Agora a questão é se a Rússia retomou a política de jogar com cartas árabes. Àquela altura, a frente única dos soviéticos e do Egito se opunha à frente única de Israel e Estados Unidos. Agora a Rússia pode estar no lugar da União Soviética e o Irã no lugar do Egito.

Desta vez, porém, os russos não repetirão os erros do passado e parecem estar jogando o jogo da guerra e da paz ao mesmo tempo. Levaram um projeto de resolução ao Conselho de Segurança e exigiram o envio de ajuda humanitária e evacuação segura dos civis que precisam de ajuda. Entretanto, o Hamas também acolheu favoravelmente o projeto russo. Em um comunicado, o Hamas saudou a resolução da Rússia, que também condenava o ataque de Israel à Faixa de Gaza e apelou à sua cessação.

Um dos vários acontecimentos dignos de nota nesta guerra é o uso de armas ucranianas pelo Hamas. A posição da Ucrânia em relação ao Hamas é tão clara que poucas pessoas levaram a sério a acusação de que essas armas foram dadas ao Hamas por iniciativa de Zelensky e dos líderes da Ucrânia. Até Putin sabe que essa acusação não é muito razoável e disse: “Duvido que o carregamento de armas tenha sido enviado pela Ucrânia, mas não tenho dúvidas de que algumas armas chegaram até eles (Hamas) vindas da Ucrânia. O nível de corrupção na Ucrânia é muito elevado.” Ao mesmo tempo, afirmou que a Rússia possui informações sobre a venda de armas pela Ucrânia, inclusive ao Oriente Médio, mas nunca forneceu provas ou explicou como o país que procurava comprar armas as vendeu a outros países.
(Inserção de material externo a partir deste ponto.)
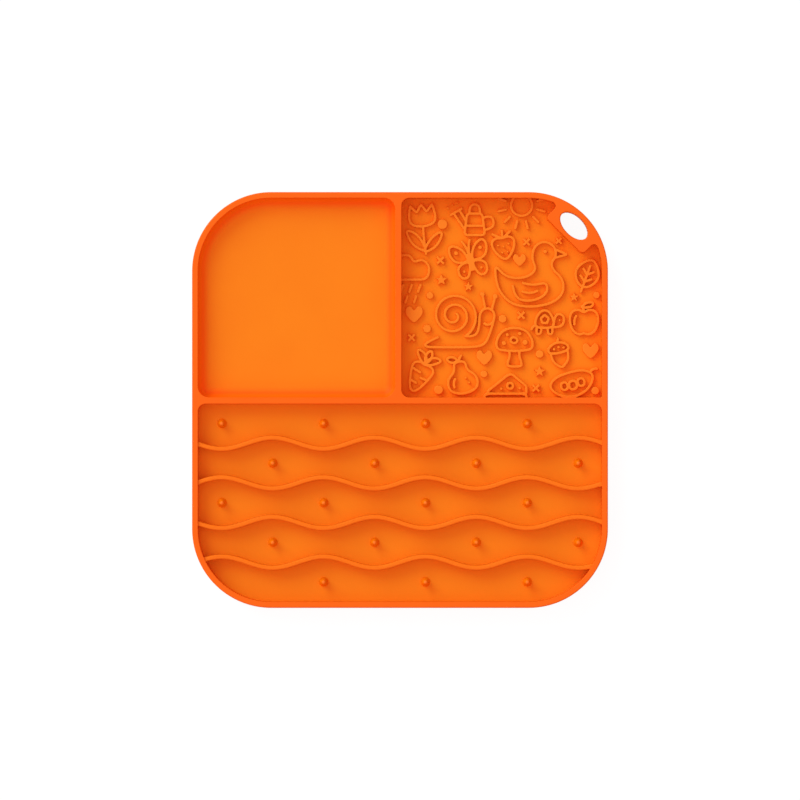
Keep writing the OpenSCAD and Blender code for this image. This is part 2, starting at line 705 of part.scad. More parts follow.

Ao mesmo tempo, a propaganda dos meios de comunicação russos, como o Sputnik, afirmou que a mídia ocidental está escondendo escândalos relacionados com a corrupção na Ucrânia e com a venda de armas à Palestina, como acusou Ghassan Jawad, um analista político libanês.

Por outro lado, existe outra possibilidade, que é a transferência de armas capturadas da Ucrânia para a Rússia. Anteriormente, esta possibilidade foi levantada de outra forma: a transferência de armas ucranianas capturadas pela Rússia para o Irã. Portanto, se armas capturadas poderiam ser enviadas ao Irã, por que não poderiam ser entregues ao Hamas? Além disso, a Rússia tem uma longa relação com o Hamas – Ismail Haniyeh, líder do Hamas, e outras lideranças do grupo visitaram Moscou recentemente, apesar de nunca terem visitado a Ucrânia e Zelensky. Há mais a considerar. Análises indicam que armas doadas pelos EUA e pelo Ocidente à Ucrânia acabaram nas mãos do Hamas. Uma teoria diz que estas armas foram vendidas no mercado negro por gangues ucranianas corruptas que as teriam repassado ao Hamas. Mas há outra teoria pela qual estas armas teriam sido capturadas pela Rússia em batalhas na Ucrânia e algumas delas teriam sido entregues ao Hamas, sendo isto um sinal do apoio da Rússia à operação.

Parece que a Rússia está na verdade jogando com duas cartas, a do Hamas e a do Irã, nesta guerra iniciada no dia do aniversário de Putin. Por um lado, possibilitou o sucesso da operação do Hamas, para que depois disso Moscou pudesse retomar negociações com Israel sobre a questão do Hamas e, por outro, utiliza a carta do Irã. Na verdade, o uso dessa carta pode desviar a atenção da guerra na Ucrânia para um assunto novo.

A possibilidade de usar a carta do Irã com a sabedoria iraniana não está em uso até agora, porque Teerã disse repetidamente que não tem qualquer papel nesta guerra e declarou recentemente: “O Irã não irá à guerra com Israel até que Israel ataque seus cidadãos ou seus interesses.”

Portanto, até aqui Teerã tem agido de forma inteligente, mas a carta do Hamas ainda está nas mãos de Moscou. Agora a Rússia é o único país que, em troca de concessões do Ocidente na Ucrânia, pode ajudar Israel nesta questão.